More recently, politicians have fought over abortion, evolution, immigration — and now taxes, reviving the specter of border wars.

Missouri is one of at least eight states — Nebraska, Oklahoma, Wisconsin, Indiana, Ohio, Virginia and North Carolina are the others — considering tax cuts. It has long had a competitive business relationship with Kansas. Television ads sponsored by a group advocating tax cuts are running in the Kansas City, Missouri, market, raising fears that jobs will leave the state for lower taxes next door.

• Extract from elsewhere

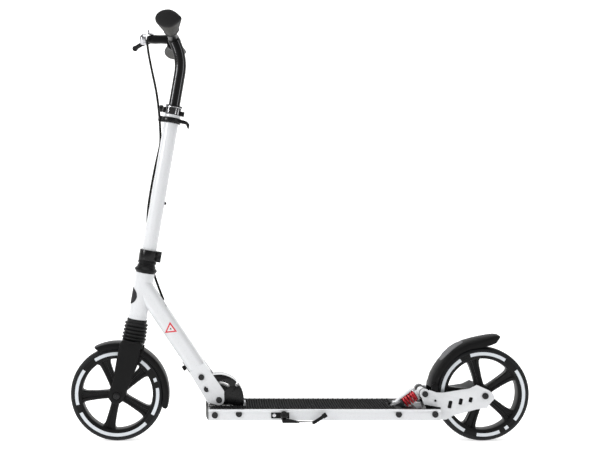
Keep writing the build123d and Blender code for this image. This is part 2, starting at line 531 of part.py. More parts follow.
def port_point(depth):
    point = port_path.from_local_coords(Vector(0, 0, depth))
    return (point.X, point.Y, point.Z)


ROUTE = [(bar_x - 58.0, 64.2, mount_z - 1.0), (-337.8, 53.0, 890.0), (-335.5, 45.0, 862.0),
         (-326.0, 32.0, 816.0), (-315.0, 18.5, 768.0), (-309.4, 13.6, 728.0), (-306.6, 13.4, 694.0),
         (-305.0, 12.6, 655.0),
         axis_point(-16.6, 12.8, 545.0), axis_point(-18.8, 8.8, 505.0), axis_point(-19.6, 6.2, 455.0),
         axis_point(-18.8, 9.0, 405.0), axis_point(-13.0, 17.5, 365.0), axis_point(-4.0, 24.6, 332.0),
         axis_point(6.0, 27.8, 303.0), axis_point(13.8, 26.4, 272.0), port_point(30.0), port_point(1.0)]
CUTS = (("cable_bar", 0, 8), ("cable_stem", 8, 15), ("cable_frame", 15, 18))


def middle(a, b):
    return tuple((p + q) / 2 for p, q in zip(a, b))


for name, first, last in CUTS:
    points = ROUTE[first:last]
    if first:
        points.insert(0, middle(ROUTE[first - 1], ROUTE[first]))
    if last < len(ROUTE):
        points.append(middle(ROUTE[last - 1], ROUTE[last]))
    runs = [Vector(*b) - Vector(*a) for a, b in zip(points, points[1:])]
    radii = []
    for before, after in zip(runs, runs[1:]):
        half_turn = radians(before.get_angle(after)) / 2
        radii.append(0.45 * min(before.length, after.length) * cos(half_turn) / sin(half_turn))
    add(name, pipe(points, radii, CABLE_R))

# ---------------------------------------------------------------- swing arm
cheek_points = ((262.0, 96.0), (266.5, 84.0), (302.8, 77.8), (303.0, 51.4), (314.0, 51.4), (330.0, 60.2),
                (380.0, 73.4), (402.0, 76.2), (411.5, 88.5), (419.0, 96.3), (416.5, 106.0), (407.5, 114.0),
                (381.0, 125.8), (364.5, 117.6), (307.0, 109.2), (294.0, 109.6), (279.0, 114.8))
arm_face = outline(*cheek_points) + Pos(*SHOCK_TOP) * Circle(11.0)
for x, z, tall, lean in ((322.7, 83.8, 17.0, 12.0), (345.8, 90.0, 14.0, 12.0), (367.4, 93.9, 11.5, 14.0)):
    arm_face -= Pos(x, z) * Rot(0, 0, -lean) * RectangleRounded(CHEEK_SLOT, tall, 2.6)
for centre, r in ((SHOCK_TOP, AXLE_R), (BRAKE_PIVOT, BRAKE_PIN_R), ((AXLE_X, WHEEL_R), AXLE_R)):
    arm_face -= Pos(*centre) * Circle(r)
cheek_left = slab(arm_face, -CHEEK_OUT, -CHEEK_IN)
cheek_right = slab(arm_face, CHEEK_IN, CHEEK_OUT)
cheek_right -= rod(AXLE_X, WHEEL_R, NUT_POCKET_R, CHEEK_OUT - 2.0, CHEEK_OUT + 5)
add("arm_cheek_left", cheek_left)
add("arm_cheek_right", cheek_right)
yoke_face = link(ARM_PIVOT, SHOCK_TOP, 9.0, 9.0)
yoke = slab(yoke_face, -CHEEK_IN, CHEEK_IN)
for low in (-CHEEK_IN, CHEEK_IN - 4.0):
    yoke += slab(outline((276, 70), (314, 56.5), (318, 62), (318, 70), (288, 78)), low, low + 4.0)
yoke -= block((240.0, -13.2, 82.0), (278.0, 13.2, 130.0))
yoke -= rod(*ARM_PIVOT, AXLE_R + RUN, -30, 30)
yoke -= rod(*SHOCK_TOP, AXLE_R, -30, 30)
add("arm_yoke", yoke)
shock_bolt = rod(*SHOCK_TOP, AXLE_R, -CHEEK_OUT - 0.4, CHEEK_OUT + 0.4)
for low in (-CHEEK_OUT - 2.8, CHEEK_OUT):
    shock_bolt += rod(*SHOCK_TOP, FRAME_HEAD_R, low, low + 2.8)
shock_bolt -= slab(Pos(*SHOCK_TOP) * RegularPolygon(2.4, 6), -CHEEK_OUT - 4, -CHEEK_OUT - 1.4)
brake_pin = rod(*BRAKE_PIVOT, BRAKE_PIN_R, -CHEEK_OUT - 0.8, CHEEK_OUT + 0.8)
add("arm_bolts", shock_bolt, brake_pin)

# Shock: lower eye, rod and seat on the deck; upper eye, guide and seat on the swing arm.
run = Vector(SHOCK_TOP[0] - SHOCK_LOW[0], 0, SHOCK_TOP[1] - SHOCK_LOW[1])
SHOCK = Plane(origin=(SHOCK_LOW[0], 0, SHOCK_LOW[1]), x_dir=(0, 1, 0), z_dir=run)
span = run.length
seat_low, seat_high = 24.0, span - 15.0
lower = rod(*SHOCK_LOW, 8.5, -12.0, 12.0)
lower += SHOCK * Pos(0, 0, (seat_low + 6) / 2) * Box(18.0, 12.0, seat_low - 6)
lower += SHOCK * Pos(0, 0, seat_low - 1.5) * Cylinder(SEAT_R, 3.0)
lower += SHOCK * Pos(0, 0, seat_low + 9.0) * Cylinder(4.0, 26.0)
lower -= block((190.0, -30, 40.0), (222.0, 30, floor_top + 0.2))
lower -= rod(*SHOCK_LOW, AXLE_R, -20, 20)
add("shock_rod", lower)
upper = rod(*SHOCK_TOP, 8.0, -12.8, 12.8) + SHOCK * Pos(0, 0, seat_high + 4.0) * Cylinder(8.0, 10.0)
upper += SHOCK * Pos(0, 0, seat_high + 1.5) * Cylinder(SEAT_R, 3.0)
upper -= SHOCK * Pos(0, 0, seat_high + 3.0) * Cylinder(5.0, 8.0)
upper -= rod(*SHOCK_TOP, AXLE_R + RUN, -20, 20)
add("shock_head", upper)
pitch = (seat_high - seat_low - 4.0) / SHOCK_TURNS
add("rear_spring", coil(SHOCK_COIL, SHOCK_WIRE, pitch, SHOCK_TURNS, SHOCK * Pos(0, 0, seat_low + 2.0)))
strap_line = ((205.0, 84.0), (211.0, 84.2), (219.0, 92.6), (246.0, 113.0), (250.5, 114.0))
strap_face = outline(*strap_line, *[(x + 1.2, z - 2.4) for x, z in reversed(strap_line)])
strap = slab(strap_face, -7.0, 7.0)
strap += block((204.5, -7.0, 76.0), (213.0, 7.0, 83.0))
add("shock_strap", strap - lower - rod(*SHOCK_LOW, 8.5, -20, 20))

# ---------------------------------------------------------------- foot brake
centre_r = (AXLE_X, WHEEL_R)
brake = slab(sector(centre_r, BRAKE_IN, BRAKE_OUT, 100.0, 172.0), -BRAKE_HALF, BRAKE_HALF)
for low in (-BRAKE_HALF, BRAKE_HALF - 2.5):
    brake += slab(sector(centre_r, 106.0, BRAKE_OUT, 100.0, 173.0), low, low + 2.5)
tail_points = (polar(centre_r, BRAKE_IN, 100.5), polar(centre_r, BRAKE_OUT, 100.5), (395.0, 225.6),
               (418.0, 229.6), (433.0, 230.6), (438.6, 226.5), (434.0, 222.0), (414.0, 216.5))
brake += slab(outline(*tail_points), -BRAKE_HALF, BRAKE_HALF)
for low in (-BRAKE_HALF - 3.5, BRAKE_HALF):
    ear = link(BRAKE_PIVOT, (289.0, 118.0), 5.0, 7.0)
    brake += slab(ear, low, low + 3.5)
for low in (-BRAKE_HALF - 0.5, BRAKE_HALF - 2.0):
    brake += slab(outline((284.5, 112.0), (291.5, 112.0), (294.5, 122.0), (287.0, 124.0)), low, low + 2.5)
brake -= rod(*BRAKE_PIVOT, BRAKE_PIN_R + RUN, -30, 30)
add("foot_brake", brake)
pad = slab(sector(centre_r, BRAKE_OUT, BRAKE_OUT + 2.4, 104.0, 132.0), -15.0, 15.0)
add("foot_pad", pad)

# ---------------------------------------------------------------- side stand
stand_y = -DECK_HALF
bracket = block((-66.0, stand_y - 3.0, 60.5), (-27.5, stand_y, LIP_LOW - 0.2))
bracket += rod(*STAND_AT, 8.0, stand_y - 6.0, stand_y)
bracket -= block((-50.0, stand_y - 9.0, LIP_LOW - 0.2), (-25.0, stand_y, 90.0))
splay = radians(STAND_SPLAY)
STAND = Plane(origin=(STAND_AT[0], stand_y - 6.0, STAND_AT[1]), x_dir=(1, 0, 0),
              z_dir=(0, -cos(splay), sin(splay)))
bracket -= STAND * Pos(0, 0, 10.0) * Box(60, 60, 20.0)
bracket += STAND * Pos(0, 0, 4.0) * Cylinder(3.5, 8.2)
bracket -= rod(-59.6, 67.6, 2.4, stand_y - 9.0, stand_y + 1)
add("stand_bracket", bracket)
hub = STAND * Pos(0, 0, 4.2) * Cylinder(7.8, 7.4)
leg_y = stand_y - 12.5
route = [(-37.0, leg_y, 54.5), (24.0, leg_y, 53.8), (43.0, leg_y, 66.5)]
knee = outline((-45.0, 60.0), (-41.5, 50.0), (-36.0, 46.8), (-8.0, 50.0), (-8.0, 57.4), (-30.0, 62.0))
leg = pipe(route, [14.0], STAND_LEG_R) + slab(knee, leg_y - 4.5, leg_y + 4.5) + hub
leg -= STAND * Cylinder(3.5 + RUN, 40)
leg -= STAND * Pos(0, 0, -19.7) * Box(120, 120, 40.0)
add("stand_leg", leg)
tip_dir = Vector(43.0 - 24.0, 0, 66.5 - 53.8).normalized()
tip_plane = Plane(origin=(43.0, leg_y, 66.5), z_dir=tip_dir)
add("stand_foot", tip_plane * Pos(0, 0, 4.5) * Cylinder(5.0, 9.0))

# ---------------------------------------------------------------- write every node
for name, solids in NODES.items():
    parts = []
    for solid in solids:
        parts += solid.solids() if not isinstance(solid, Solid) else [solid]
    shape = parts[0] if len(parts) == 1 else Compound(children=parts)
    export_step(shape, "parts/" + name + ".step")
print(len(NODES), "nodes")
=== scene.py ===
"""Child's folding kick scooter, laid out as an add-on and run as a script."""
import json
import math
import bmesh
import bpy
from bpy.props import FloatProperty, FloatVectorProperty, IntProperty, PointerProperty
from mathutils import Matrix, Vector

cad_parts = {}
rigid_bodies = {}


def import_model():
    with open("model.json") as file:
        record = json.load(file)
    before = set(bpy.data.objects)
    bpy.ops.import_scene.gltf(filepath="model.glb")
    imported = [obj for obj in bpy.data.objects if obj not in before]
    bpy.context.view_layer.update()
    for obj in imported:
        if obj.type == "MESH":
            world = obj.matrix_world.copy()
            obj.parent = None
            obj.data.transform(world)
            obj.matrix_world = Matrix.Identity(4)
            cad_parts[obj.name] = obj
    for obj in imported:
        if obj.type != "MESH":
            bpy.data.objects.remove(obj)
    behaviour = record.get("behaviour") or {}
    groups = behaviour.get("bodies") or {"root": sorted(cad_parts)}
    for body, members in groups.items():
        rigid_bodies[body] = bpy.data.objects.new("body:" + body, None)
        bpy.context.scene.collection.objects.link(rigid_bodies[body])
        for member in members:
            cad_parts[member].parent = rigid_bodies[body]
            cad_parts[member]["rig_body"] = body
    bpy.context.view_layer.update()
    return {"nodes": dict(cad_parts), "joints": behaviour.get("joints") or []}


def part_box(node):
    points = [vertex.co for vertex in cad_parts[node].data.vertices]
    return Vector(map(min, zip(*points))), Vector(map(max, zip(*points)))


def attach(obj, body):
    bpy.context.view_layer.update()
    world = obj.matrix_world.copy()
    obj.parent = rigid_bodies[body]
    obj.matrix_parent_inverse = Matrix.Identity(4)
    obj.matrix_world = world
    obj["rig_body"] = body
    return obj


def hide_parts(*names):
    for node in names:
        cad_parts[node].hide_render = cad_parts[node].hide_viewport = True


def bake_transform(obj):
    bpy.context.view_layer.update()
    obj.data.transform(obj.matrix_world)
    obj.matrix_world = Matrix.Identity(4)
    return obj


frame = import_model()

bl_info = {
    "name": "Kick scooter",
    "version": (1, 0, 0),
    "blender": (4, 5, 0),
    "location": "3D View > Sidebar > Scooter",
    "description": "Builds the visible pieces of a child's folding kick scooter",
    "category": "Object",
}

JOINTS = {joint["name"]: joint for joint in frame["joints"]}


# ---------------------------------------------------------------- places, in millimetres
def joint_point(name):
    return Vector(JOINTS[name]["pos_m"]) * 1000


def middle_of(node):
    low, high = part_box(node)
    return (low + high) * 500


FRONT_HUB = joint_point("front_wheel_spin")
REAR_HUB = joint_point("rear_wheel_spin")
UP = Vector(JOINTS["steering_turn"]["axis"]).normalized()
FOOT = joint_point("steering_turn")
BACK = Vector((UP.z, 0, -UP.x))
SIDE = Vector((0, 1, 0))
BAR = middle_of("crossbar")
BRAKE_PIVOT = joint_point("foot_brake_press")
SHOCK_TOP = joint_point("shock_eye")
FOLD = joint_point("fold")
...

“I do think it’s hard to be anywhere near Kansas right now,” said Amy Blouin, executive director of the Missouri Budget Project, a St. Louis-based nonprofit group that analyzes state spending.

‘Valuable Lessons’

While Blouin says Kansas is providing “some valuable lessons” on the difficulties of tax-cutting, some Republicans in the Missouri legislature are pushing measures that would roll back business levies. St. Louis businessman Rex Sinquefield sponsored a ballot proposal last year that would have eliminated the income tax and replaced it with a higher sales tax. The measure didn’t qualify for the 2012 ballot.

It’s too soon to draw conclusions about the outcome of the Kansas tax debate, said Mark Tallman, associate executive director for advocacy at the Kansas Association of School Boards. If state aid is cut, he said, the pressure will mount on many districts to raise property taxes — if voters allow it. Many school districts are close to their levy limits, he said.

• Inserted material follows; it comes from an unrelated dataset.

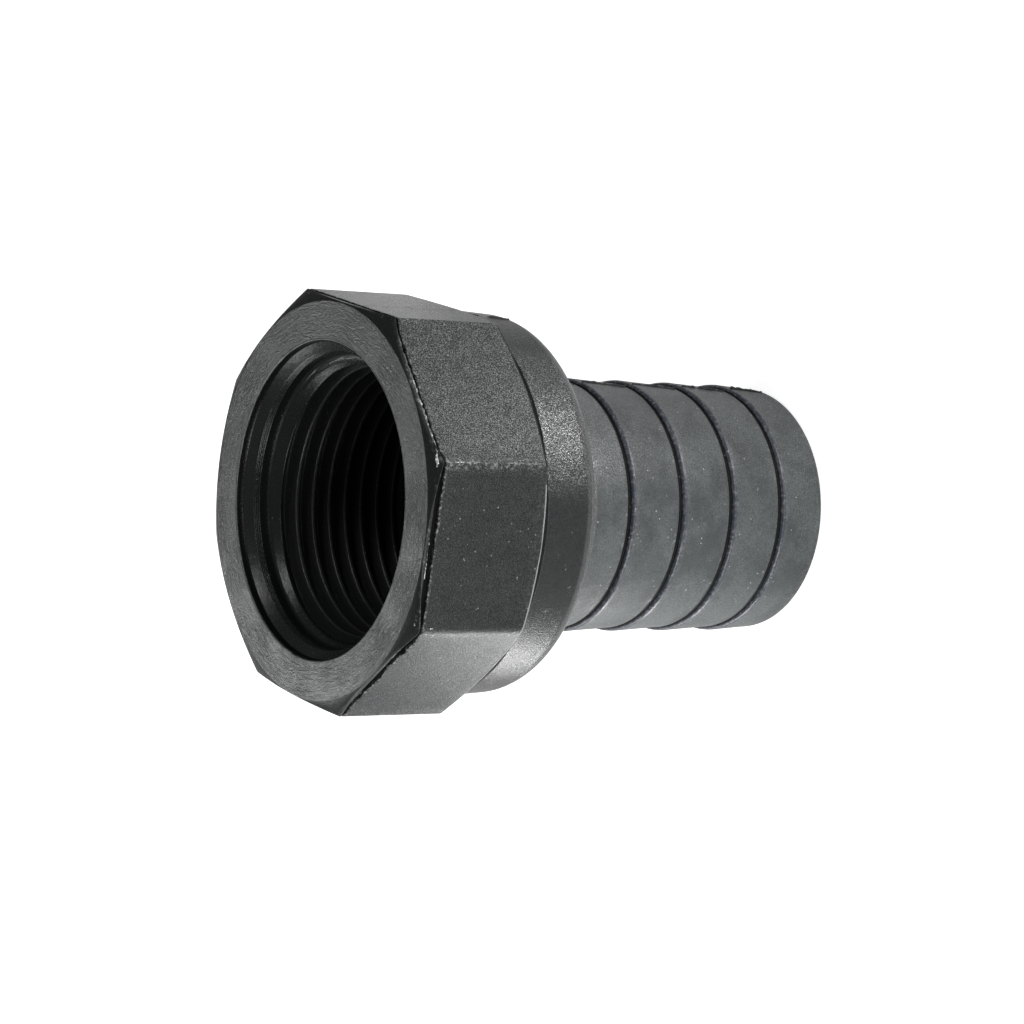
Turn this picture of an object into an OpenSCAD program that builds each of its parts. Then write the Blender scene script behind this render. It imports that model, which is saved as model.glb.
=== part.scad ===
// Female threaded hose tail, moulded in one piece.
// Axis on Z, the threaded mouth up, the free end of the tail standing on z = 0.
// All sizes in millimetres. Places along the axis are measured back from the
// mouth face, as on the drawing of such a fitting.

/* [Collar] */
// Width of the eight-sided collar across its flats
collar_flats = 45; // [44:0.25:47]
// From the mouth face to the rear edge of a flat, at its middle
collar_len = 15.3; // [13:0.1:16.5]
// Slope of the chamfers on the collar's corners, in degrees
corner_slope = 25; // [15:1:32]
// Start of the parting groove behind the mouth face
groove_start = 0.5; // [0.3:0.05:0.8]
// End of the parting groove, where the flats begin
groove_end = 1.4; // [1.1:0.05:2.2]
// Depth of the parting groove
groove_depth = 0.5; // [0.2:0.05:0.8]

/* [Shoulder] */
// Step down from the middle of a flat to the shoulder drum
drum_step = 0.35; // [0.1:0.05:0.6]
// Radius of the shoulder drum at its rear end
drum_r = 21.85; // [20.6:0.05:22.1]
// From the mouth face to the start of the drum's rounded rear edge
drum_len = 20.9; // [19:0.1:22.5]
// Rounding of that rear edge
drum_round = 3; // [1.5:0.1:3.6]
// Fillet between the shoulder's rear face and the tail
neck_fillet = 2; // [0.8:0.1:2.4]

/* [Thread socket] */
// Radius of the plain land at the mouth
mouth_r = 17.85; // [17.3:0.05:18.4]
// Depth of that land
mouth_land = 0.6; // [0.3:0.05:1]
// Radius of the relief in front of the thread, just over its major radius
relief_r = 16.75; // [16.65:0.05:17]
// From the mouth face to the end of the relief
relief_len = 3.6; // [2.6:0.1:4.5]
// Radius of the socket's wall at the crests of its thread
thread_crest_r = 15.25; // [15.1:0.01:15.4]
// Pitch of the thread, drawn here as rings
thread_pitch = 2.21; // [2.1:0.01:2.4]
// Depth of the thread between crest and root
thread_depth = 1.3; // [0.9:0.05:1.4]
// Half of the angle between a thread's flanks, in degrees
flank_angle = 30; // [27:0.5:30]
// Thickness left between the socket's floor and the shoulder's rear face
floor_wall = 2.3; // [1.8:0.1:3.2]

/* [Hose tail] */
// Overall length of the fitting
total_len = 62; // [60:0.5:74]
// Radius over the crests of the barbs
barb_r = 14.92; // [14.6:0.02:15.3]
// Height of the step at the start of each barb
barb_step = 0.38; // [0.2:0.02:0.6]
// From the mouth face to the first step
barb_start = 32.85; // [30:0.05:34]
// Length of one barb
barb_pitch = 7.4; // [5:0.1:7.6]
// Number of barbs
barb_count = 4; // [2:1:4]
// Rounding of the tail's free end
end_round = 1.2; // [0.5:0.1:1.5]
// Radius of the water passage
bore_r = 11.8; // [10.5:0.1:12.2]
// Chamfer where the passage meets the socket's floor
floor_chamfer = 1.2; // [0.5:0.1:1.6]
// Chamfer where the passage leaves the free end
exit_chamfer = 0.5; // [0.2:0.1:0.6]

/* [Hidden] */
flat_r = collar_flats / 2;
corner_r = flat_r / cos(22.5);
shoulder_len = drum_len + drum_round;
socket_depth = shoulder_len - floor_wall;
valley_r = barb_r - barb_step;
thread_start = relief_len + relief_r - thread_crest_r;
thread_land = thread_pitch / 6;
flank_len = thread_depth * tan(flank_angle);
thread_count = floor((socket_depth - thread_start - thread_land) / thread_pitch);
end_r = barb_r - 0.85 * barb_step;
last_step = barb_start + (barb_count - 1) * barb_pitch;
// amount by which a cutting body runs past the face that it opens
past = 1;
smooth = 96;

// Height above the floor of a place measured back from the mouth face.
function up(back) = total_len - back;

// Outline of the collar's turned envelope: the flat mouth face and the
// cones that cut the eight corners at the front and at the rear.
module corner_cones() {
    wide_r = corner_r + past;
    rise = (wide_r - flat_r) * tan(corner_slope);
    rotate_extrude($fn = smooth)
        polygon([
            [0, up(collar_len)],
            [flat_r, up(collar_len)],
            [wide_r, up(collar_len) + rise],
            [wide_r, up(0) - rise],
            [flat_r, up(0)],
            [0, up(0)]
        ]);
}

// Octagonal bar along the axis, a flat towards each of X and Y.
module octagon(across_r, from, to) {
    translate([0, 0, up(to)])
        rotate([0, 0, 22.5])
            cylinder(r = across_r / cos(22.5), h = to - from, $fn = 8);
}

module collar() {
    intersection() {
        octagon(flat_r, -past, collar_len + past);
        corner_cones();
    }
}

// Shallow groove that the mould's parting line leaves round the collar.
module parting_groove() {
    difference() {
        translate([0, 0, up(groove_end)])
            cylinder(r = corner_r + past, h = groove_end - groove_start, $fn = smooth);
        octagon(flat_r - groove_depth, groove_start - past, groove_end + past);
    }
}

// Slightly tapered drum with a rounded rear edge and a fillet into the tail.
module shoulder() {
    edge_r = drum_r - drum_round;
    rotate_extrude($fn = smooth)
        union() {
            polygon([
                [0, up(shoulder_len)],
                [edge_r, up(shoulder_len)],
                [edge_r, up(drum_len)],
                [drum_r, up(drum_len)],
                [flat_r - drum_step, up(collar_len)],
                [flat_r - drum_step, up(collar_len - past)],
                [0, up(collar_len - past)]
            ]);
            translate([edge_r, up(drum_len)])
                circle(r = drum_round, $fn = smooth);
            difference() {
                translate([0, up(shoulder_len + neck_fillet)])
                    square([barb_r + neck_fillet, neck_fillet]);
                translate([barb_r + neck_fillet, up(shoulder_len + neck_fillet)])
                    circle(r = neck_fillet, $fn = smooth);
            }
        }
}

// Ramp that narrows from one radius to another between two places.
module ramp(from, to, from_r, to_r) {
    translate([0, 0, up(to)])
        cylinder(r1 = to_r, r2 = from_r, h = to - from, $fn = smooth);
}

// One barb: a short step that faces the collar, then its ramp.
module barb(start, finish, finish_r) {
    ramp(start, start + barb_step, valley_r, barb_r);
    ramp(start + barb_step, finish, barb_r, finish_r);
}

module tail() {
    round_start = total_len - end_round;
    ramp(shoulder_len, barb_start, barb_r, valley_r);
    for (i = [0 : barb_count - 2])
        barb(barb_start + i * barb_pitch, barb_start + (i + 1) * barb_pitch, valley_r);
    barb(last_step, round_start, end_r);
    rotate_extrude($fn = smooth)
        union() {
            square([end_r - end_round, end_round]);
            intersection() {
                translate([end_r - end_round, end_round])
                    circle(r = end_round, $fn = smooth);
                square([end_r, end_round]);
            }
        }
}

// Outline of one thread groove, from the crest before it to the crest after.
function thread_groove(start) = [
    [thread_crest_r, up(start + thread_land)],
    [thread_crest_r + thread_depth, up(start + thread_land + flank_len)],
    [thread_crest_r + thread_depth, up(start + thread_pitch - flank_len)],
    [thread_crest_r, up(start + thread_pitch)]
];

// The way through: mouth, relief, thread, floor and water passage.
module way_through() {
    rotate_extrude($fn = smooth)
        polygon([
            [0, up(-past)],
            [mouth_r, up(-past)],
            [mouth_r, up(mouth_land)],
            [relief_r, up(mouth_land + mouth_r - relief_r)],
            [relief_r, up(relief_len)],
            [thread_crest_r, up(thread_start)],
            for (i = [0 : thread_count - 1])
                each thread_groove(thread_start + i * thread_pitch),
            [thread_crest_r, up(socket_depth)],
            [bore_r + floor_chamfer, up(socket_depth)],
            [bore_r, up(socket_depth + floor_chamfer)],
            [bore_r, exit_chamfer],
            [bore_r + exit_chamfer + past, -past],
            [0, -past]
        ]);
}

module hose_tail() {
    color([0.22, 0.23, 0.24])
        difference() {
            union() {
                collar();
                shoulder();
                tail();
            }
            parting_groove();
            way_through();
        }
}

hose_tail();
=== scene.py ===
import bpy
import math
import numpy as np
from mathutils import Matrix, Vector


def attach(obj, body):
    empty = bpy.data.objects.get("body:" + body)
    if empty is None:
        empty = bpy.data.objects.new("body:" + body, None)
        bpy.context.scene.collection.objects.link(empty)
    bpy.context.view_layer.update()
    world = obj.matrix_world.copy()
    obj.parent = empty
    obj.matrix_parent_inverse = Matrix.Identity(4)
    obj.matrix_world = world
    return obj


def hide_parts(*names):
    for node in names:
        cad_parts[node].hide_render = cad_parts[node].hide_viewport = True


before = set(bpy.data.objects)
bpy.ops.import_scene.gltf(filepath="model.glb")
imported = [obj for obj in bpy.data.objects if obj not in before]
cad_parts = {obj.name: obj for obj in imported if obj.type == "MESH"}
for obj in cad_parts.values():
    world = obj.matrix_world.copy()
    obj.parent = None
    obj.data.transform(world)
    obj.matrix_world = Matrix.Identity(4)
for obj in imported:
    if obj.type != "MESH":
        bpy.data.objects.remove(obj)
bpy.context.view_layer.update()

# ---- the fitting's sizes in mm; "back" is always a place measured back from the mouth face ----
MM = 0.001
LENGTH = 62.0
FLAT_R = 22.42                       # middle of a flat, a little inside the CAD model's
CORNER_ROUND, SOFT_CORNER_ROUND = 0.32, 2.1
CONE_ANGLE = 25.0                    # slope of the cones that cut the collar's corners
SLOPE = math.tan(math.radians(CONE_ANGLE))
FACE_R = 22.3                        # where the mouth face ends and the front cone starts
GROOVE_START, GROOVE_DEPTH = 0.5, 0.5
# where the parting groove ends on each flat, clockwise from the flat A-B
GROOVE_ENDS = np.array([1.3, 0.94, 1.20, 1.25, 1.1, 1.2, 1.1, 1.2])
GROOVE_EDGE = 0.1                    # rounding of the groove's rear edge
COLLAR_LEN = 15.3
DRUM_START = COLLAR_LEN + 0.12
DRUM_FRONT_R, DRUM_R, DRUM_LEN, DRUM_ROUND = 22.15, 21.85, 20.9, 3.0
NECK_FILLET = 2.0
MOUTH_R, MOUTH_ROUND, LAND = 17.85, 0.14, 1.0
RELIEF_R, RELIEF_START = 16.75, 1.80
FINE_RINGS, RING_DEPTH = (1.92, 2.17, 2.42), 0.08
LEAD_START, LEAD_BEND = 3.45, 0.5    # where the relief bends into the cone that cuts the thread
CREST_R, ROOT_R = 15.27, 16.6
PITCH, THREAD_PHASE, TURNS = 2.209, 0.70, 7
SOCKET, FLOOR_CHAMFER = 21.6, 1.25
BORE_R = 11.8
BARB_R, VALLEY_R, END_R = 14.92, 14.54, 14.6
BARB_START, BARB_PITCH, BARBS = 32.85, 7.4, 4
END_ROUND = 1.2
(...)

The consequences of cutting taxes don’t only concern Brownback’s opponents. Don Hineman, a Republican House member from the western Kansas town of Dighton, compared the state- versus-state tax battle to an arms race.

“Everybody’s racing to zero and then we lose that advantage,” he said. “It becomes a zero-sum game.”

It’s still “productive” to cut taxes, Hineman said, though it remains to be seen whether lawmakers can balance the desire to reduce levies with the need to preserve government services.

“That’s the big question,” he said. “There are no easy answers.”